Do you have any trust in these people? Because I certainly don’t.

So with global corporations increasing its use of oil, and right-wing politicians all over the globe weak on tackling the climate catastrophe, why does the narrative of saving the planet fall on the shoulders of us….

“Do your bit”

“Buy better”

“Check your carbon footprint”

You know it’s bad that we even have Shell preaching to us with their new marketing campaign, you know; the one with Kaley Cuoco from the Big Bang Theory hosting a show about clean energy.

To put this into context, 100 companies are responsible for 71% of the world’s greenhouse gas emissions since 1988. Let’s take a look at Aramco. Aramco is the state-owned Saudi Arabian oil and gas company. They are currently the largest corporate greenhouse emitter. However, you wouldn’t think that after watching their ad campaign.

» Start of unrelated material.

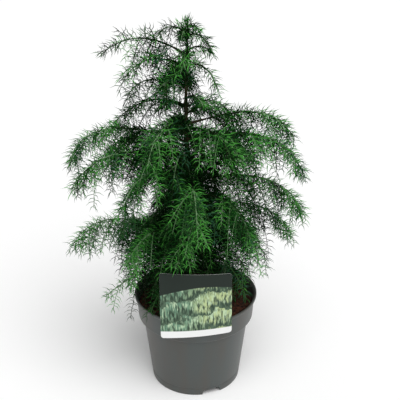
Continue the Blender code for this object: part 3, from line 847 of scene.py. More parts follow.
printed_card = make_print()
card_back = surface(
    "card back", (0.62, 0.63, 0.61), (0.55, 0.56, 0.54), roughness=0.4, specular=0.5,
    mottle={"Scale": 40.0}, relief={"Scale": 300.0, "Strength": 0.15},
)
card = add_piece("hanging_card", make_card(), [printed_card, card_back], ["picture_card"])
thicken(card, CARD_THICKNESS)
card.modifiers["sheet"].material_offset = 1
card.modifiers["sheet"].material_offset_rim = 1
tongue = add_piece("card_tongue", make_tongue(), [card_back])
thicken(tongue, HOOK_THICKNESS)
print("card:", len(card.data.polygons), "faces, tongue:", len(tongue.data.polygons), "faces")

# %% [markdown]
# ## How the tree branches
#
# A cedar grows one upright leader, and boughs leave it all round. Each rises, arches outwards
# and droops at its tip. The tables give every branch its height on the trunk, its direction
# (0 is right, 90 is behind, 270 is the front), its reach, the height of its tip and its slopes
# at both ends, in centimetres and degrees. The twigs are thinner and carry shoots all the way
# from the trunk. A growth simulation could invent a tree, but with the driving sizes that the
# plain solids have, the dressed tree fits over them.

# %% Branch tables
CLEARANCE = 0.3 * MM
TRUNK_X = -14 * MM
TRUNK_TIP = 62.5 * CM
TRUNK_LEAN = 3 * MM
TRUNK_SWAY = 1.5 * MM
TRUNK_SWAY_TURN = 2.5 * math.pi
TRUNK_ROOT_RADIUS = 7.5 * MM
TRUNK_TIP_RADIUS = 1.7 * MM
TRUNK_TAPER = 0.8
ROOT_FLARE = 1.7
ROOT_FLARE_HEIGHT = 12 * MM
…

This is what’s known as Green Washing. Take some nice shots, put some inspiring music in the background, and then straight up lie to you… 

Even if we, as consumers, did everything we were asked to do, it wouldn’t put a dent in the global climate catastrophe.

We’re being completely gaslighted for a reason, Now, what reason do you ask?

The same reason as almost everything today – to protect global corporations. It’s once again a class issue where we don’t dare take the fight to those with the most power.  Our politicians are bought and sold by these companies. Companies that have been involved in North Sea oil and gas kindly gave the Conservatives £419,900 from July 2020 and onwards. If we talk about people as individuals, it’s easy to shift the blame on to us. The current debate is surrounded by the question of our individual morals and of our choices as consumers, and that this alone can create a sustainable planet, rather than a political and economic system that extracts, exploits, and burns the planet for profit.

These companies are destroying our planet, our home, with no care for the damage they are causing today or for our future generations. Rather than guilt-tripping people for buying less-sustainable products, because that’s all they can afford, we need a collective effort that takes aim at those who are the real architects and drivers of climate change – the rich and the powerful.